If you use a payment aggregator, they can take payments on your behalf, collect them together, and deposit them straight into your regular business bank account (minus fees.) There are plenty of popular payment aggregators out there—think Stripe, Paypal, Square, and similar businesses.
Arnold is flexing now, wanting to show you how these aggregators work. Essentially, an aggregator groups your business with other merchants behind the scenes, but tracks your payments individually. The aggregator takes payments on your behalf and accepts the money into their own merchant account. They can then transfer the money to your account on request, or on a regular schedule.
Bouncing Back, Here Comes the Payment Gateway
Grendel the Gateway is not to be outdone, but he’s a more basic fighter than Arnold. You see, a payment gateway mechanism is great at doing one thing really well—sending information between your payment system and the payment processor for forwarding onto the card payment networks. The card payment network and issuing bank then authorize or deny the transaction and let the payment processor know. The payment processor forwards the information to the payment gateway that lets the customer know if their payment method has been accepted or denied.
Phew! Grendel’s furrowing his brow just thinking about all those steps.

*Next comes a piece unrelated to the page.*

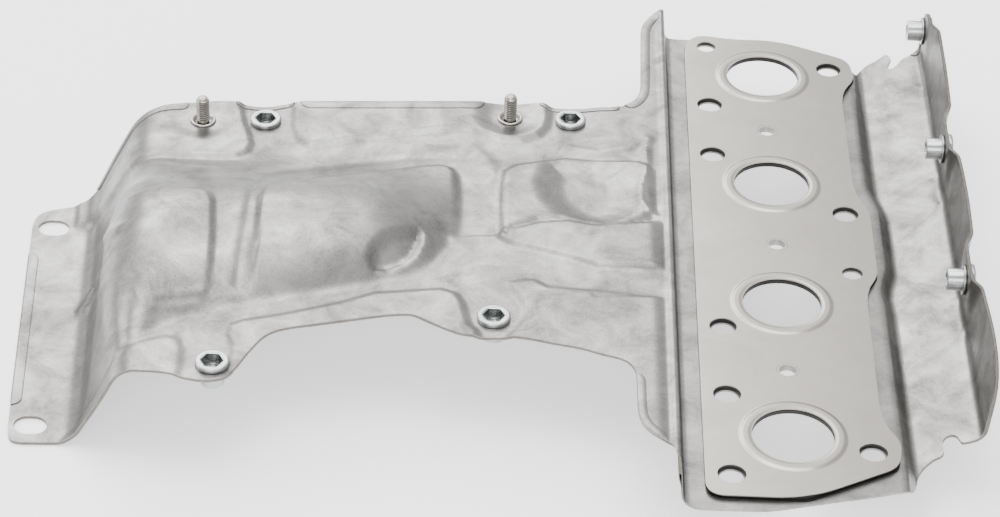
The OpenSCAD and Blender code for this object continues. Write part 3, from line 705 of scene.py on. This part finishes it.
def studs():
    """Threaded studs with a plain tip, a collar and a hexagon head, each in a flared eyelet."""
    stem = [(thread(2.42 + 0.4 * max(0, 1 - (z - 0.5) / 1), 2.98), z) for z in np.arange(0.6, 11.35, 0.1)]
    foot = -SHEET - 0.75
    stud = [(hexagon(9.6), foot - 4.5), (hexagon(10), foot - 4.3), (hexagon(10), foot - 1.5),
            (6.2, foot - 1.5), (6.4, foot - 1.3), (6.4, foot - 0.5), (5.8, foot), (2.6, foot), (2.6, 0.1),
            (2.8, 0.4)] + stem + [
            (2.5, 11.45), (2.4, 11.6), (2.3, 12.0), (2.1, 12.25), (1.75, 12.42), (1.2, 12.5)]
    flare = [(2.95, foot + 0.15), (5.2, foot + 0.15), (5.3, foot + 0.3), (5.3, -SHEET), (4.35, -SHEET),
             (4.35, 0), (5.5, 0), (5.75, 0.2), (5.8, 0.45), (5.65, 0.8), (5.3, 1.0), (4.9, 1.0), (4.5, 0.8),
             (4.1, 0.35), (3.85, -0.1), (3.6, -0.45), (3.2, -0.6), (2.95, -0.65)]
    for name, (x, y) in STUDS.items():
        # Painted shade in the thread roots: the steel darkens towards the core.
        turned("threaded_stud_" + name, stud, (x, y, WING), True, STUD, False, body="turning_stud_" + name,
               shade=lambda r, z: np.where((z > 0.4) & (z < 11.4), np.clip((2.95 - r) / 0.5, 0, 1), 0),
               replaces=["stud_" + name], slot="stud_steel")
        turned("flared_eyelet_" + name, flare, (x, y, WING), True, EYELET, True, body=ROOT,
               replaces=["stud_eyelet_" + name], slot="eyelet_steel")


GASKET_EDGE = [
    [-36.4, -169.6, 8], [4, -169.8, 14], [41.5, -149, 6], [43.6, -134, 5], [36.3, -120, 14], [36.6, -34, 12],
    [42.6, -22, 5], [42.6, 26, 6], [36.6, 40, 12], [36.4, 120, 10], [43.6, 133, 5], [41.5, 149, 6],
    [8, 164.2, 12], [-12, 163.4, 20], [-30, 166.6, 6], [-36.2, 158, 8]]


def gasket_top():
    """The upper layer: flat, with a raised ring round each port.

    The ring's height is a smooth step down of the distance from the port's middle, a bit lower at the hole.
    """
    loops = [rounded(GASKET_EDGE, step=1.5)]
    loops += [circle(x, y, GASKET_PORT, 120) for x, y in PORTS]
    loops += [circle(x, y, GASKET_BOLT_HOLE) for x, y in BOLTS]
    loops += [circle(x, y, LOCATING_HOLE) for x, y in LOCATORS]
    loops += [circle(x, y, RIVET_HOLE, 32) for x, y in RIVETS]
    columns, rows = np.arange(-38, 45, 4.0), np.arange(-171, 168, 4.0)
    g = np.stack(np.meshgrid(columns, rows, indexing="ij"), -1).reshape(-1, 2)
    far = np.min([np.hypot(g[:, 0] - x, g[:, 1] - y) for x, y in PORTS], axis=0) > 25
    points, off = [g[far]], [np.full(far.sum(), 1.2)]
    for x, y in PORTS:
        for r in np.arange(17.15, 24.2, 0.3):
            points.append(circle(x, y, r, 120))
            off.append(np.full(120, 0.18))
    v, f = blank(loops, np.vstack(points), np.concatenate(off))
    r = np.min([np.hypot(v[:, 0] - x, v[:, 1] - y) for x, y in PORTS], axis=0)
    h = 0.55 * smooth((22.1 - r) / 1.8) * (0.75 + 0.25 * smooth((r - 17) / 1.5))
    top = np.column_stack([v, h])
    low = np.column_stack([v, h - 0.5])
    sheet_solid("beaded_top_layer", (v, f), top, low, GASKET, body=ROOT, replaces=["gasket_upper_layer"],
                slot="gasket_steel", smooth_angle=30)


# ---------------------------------------------------------------- assembly

# Steep faces of the sheet are darkened by 0.6 of their tilt: painted shade.
ALUMINISED = metal("aluminised sheet", "#716f6d", "#a6a4a2", (0.3, 0.46), 0.7, 20, 0.14, drawn=0.6)
INSULATION = metal("insulation fibre", "#5f5a54", "#78726a", (0.9, 1.0), 0.4, 3, 0.5, 0.0)
GASKET = metal("gasket steel", "#a39e97", "#b3aea7", (0.27, 0.33), 0.5, 40, 0.03)
# The gasket's lower layers are painted near black, as painted shadow under the upper layer's edge.
LOWER_LAYERS_SHADE = metal("lower gasket layers painted shadow", "#161514", "#2a2826", (0.4, 0.5), 0.5, 10, 0.05, 0.4)
EYELET = metal("eyelet steel", "#a3a09b", "#b9b6b1", (0.22, 0.32), 0.4, 6, 0.03)
# The nuts' sockets and bores are darkened by up to a quarter: painted shade.
NUT = metal("zinc plated nut", "#a4a7a7", "#bcbfbe", (0.2, 0.3), 0.5, 5, 0.03, drawn=0.25)
WASHER = metal("zinc plated washer", "#969592", "#adaca9", (0.25, 0.35), 0.5, 5, 0.03)
# The stud's thread roots are darkened by up to 0.85: painted shade.
STUD = metal("stud steel", "#8f8b84", "#b0aca5", (0.25, 0.4), 0.5, 4, 0.05, drawn=0.85)

CAD_LOOKS = {"gasket_upper": GASKET, "gasket_lower": LOWER_LAYERS_SHADE, "gasket_carrier": LOWER_LAYERS_SHADE, "eyelet": EYELET,
             "nut_washer": WASHER, "nut": NUT, "stud_eyelet": EYELET, "stud": STUD, "insulation": INSULATION,
             "shield": ALUMINISED}
for node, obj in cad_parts.items():
    look = next(m for key, m in CAD_LOOKS.items() if node.startswith(key))
    for slot in obj.material_slots:
        slot.material = look

camera()
shield()
# Hems: name, start and end on the outline, width
HEMS = [
    ("flange_hem", (-329.5, 12), (-329.5, -95), 4.6),
    ("far_edge_hem", (-130, 82.3), (-214, 76.8), 5.2),
    ("far_left_nut_hem", (-216, 76.6), (-243, 75.6), 2.3),
    ("far_right_nut_hem", (-68, 85), (-105, 83.4), 2.3),
    ("side_wall_hem", (-262, 72.8), (-300, 54), 3.6),
    ("tongue_hem", (-50.6, 168), (-66, 86), 4.2),
    ("near_corner_hem", (-63.2, -112), (-52, -151), 3.6),
    ("panel_corner_hem", (93, 165.4), (73, 162), 3.4)]
for name, start, end, width in HEMS:
    hem(name, start, end, width)
captive_nuts()
studs()
gasket_top()

floor_z = (FLANGE - SHEET) * MM - 0.0002
bpy.ops.mesh.primitive_plane_add(size=8, location=(0, 0, floor_z))
floor = bpy.context.object
floor.name = "pale_floor"
paper = bpy.data.materials.new("pale floor")
paper.use_nodes = True
coat = paper.node_tree.nodes["Principled BSDF"].inputs
coat["Base Color"].default_value = srgb("#fafafa")
coat["Roughness"].default_value = 0.9
coat["Emission Color"].default_value = srgb("#ffffff")
coat["Emission Strength"].default_value = 0.9
floor.data.materials.append(paper)

world = bpy.data.worlds.new("studio")
world.use_nodes = True
world.node_tree.nodes["Background"].inputs["Color"].default_value = srgb("#f6f7f8")
world.node_tree.nodes["Background"].inputs["Strength"].default_value = 1.25
bpy.context.scene.world = world
area_light("back softbox", (-0.75, 1.9, 1.5), (-0.15, 0, 0), (1.8, 1.5), 44)
area_light("overhead softbox", (-0.2, 0.2, 1.6), (-0.12, 0, 0), (1.2, 1.2), 25)
area_light("left softbox", (-1.6, 0.3, 0.9), (-0.1, 0, 0), (0.9, 0.9), 12)
area_light("front softbox", (-0.4, -1.7, 0.9), (-0.2, 0, 0), (1.4, 0.9), 16)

Payment gateways are typically offered by your bank or a separate payment gateway provider like Authorize.net, Securepay, or PayLine. Some payment aggregators, like PayPal, also offer payment gateways.
Should You Team Up with a Payment Aggregator?
Arnold the Aggregator is desperate to tag you into the ring, but is it a wise choice? Well, a payment aggregator could be right for you if:
- You want to start accepting online payments quickly—it’s typically much faster to get authorized through a payment aggregator than going through the account opening and validation process when opening a merchant account at a bank.
- You want easy integration with your website—taking payments with Stripe, Square, PayPal, or another aggregator is typically as easy as pasting some code into your shopping cart or payment processing software. Many payment providers already have deals with the more popular payment aggregators.
- Fees are simple—you’ll typically pay fairly straightforward fees, a percentage of the total transaction amount plus a small, fixed price. Most payment aggregators charge around 2.9% plus 30 cents per transaction, although this can change depending on your volume of sales.
Will a Payment Gateway Help You Win the Bout?
On the other hand, Grendel the Gateway shouldn’t be underestimated. A payment gateway does have several advantages of its own:
- More freedom with your money—here’s a little secret. Payment aggregators are notorious for putting holds on merchant funds, as the result of irregular activities, chargebacks, and similar issues. They can freeze your account without notice, making it difficult for you to process payments or withdraw your funds. Payment gateway mechanisms don’t have that problem, as you’re bearing the risk as a merchant.
- Lower fees—if you’re processing more than a few transactions a week, and taking in a decent amount of money, the fees for a payment gateway and merchant account are likely to be lower than for a payment aggregator. That means more cash in your pocket.
- Fewer limits—payment gateways and merchant accounts have more relaxed limits to the number and value of the transactions you process.
- Easier access to funds—you can typically withdraw your money from a merchant account as soon as its cleared, rather than waiting a couple of days, as per a payment aggregator.
Deciding on the Right Payment Option
Alright, you’ve watched the fighters battle it out, which one should you choose?
A payment aggregator is likely best for you if:
- You’re a new eCommerce merchant, just starting out in online retail
- You’re only processing low volume, low value transactions
- You don’t mind potentially paying slightly higher fees
- You want to get authorized for an account very quickly
- You want an easy integration with your online store
- You don’t mind waiting a few days for your money
You should consider a payment gateway if:
- You’re processing larger volumes and values of transactions
- You want more control over your money, including the option to withdraw it faster
- You don’t mind a little more coding and development work
- You want to flex your muscles to get better rates with payment service partners like banks
- You want to pay lower fees
You Have a Third Choice—An Integrated Payments Stack
What if you could bet on both fighters? Or try out multiple payment gateways at once? Well, you can. Put the right payments stack technology in place, and it can integrate your website, shopping cart, payment processor, payment gateway, and payment aggregator together. You can try processing money in several different ways so you can work out what’s best for you. You can route payments to an aggregator or a specific processor based on the criteria you set.
Yes, it’s truly the best of both worlds.
Whatever you decide, remember you’re not locked in. You have a choice of aggregators and gateways, so why not give them both a try and see what works best for you?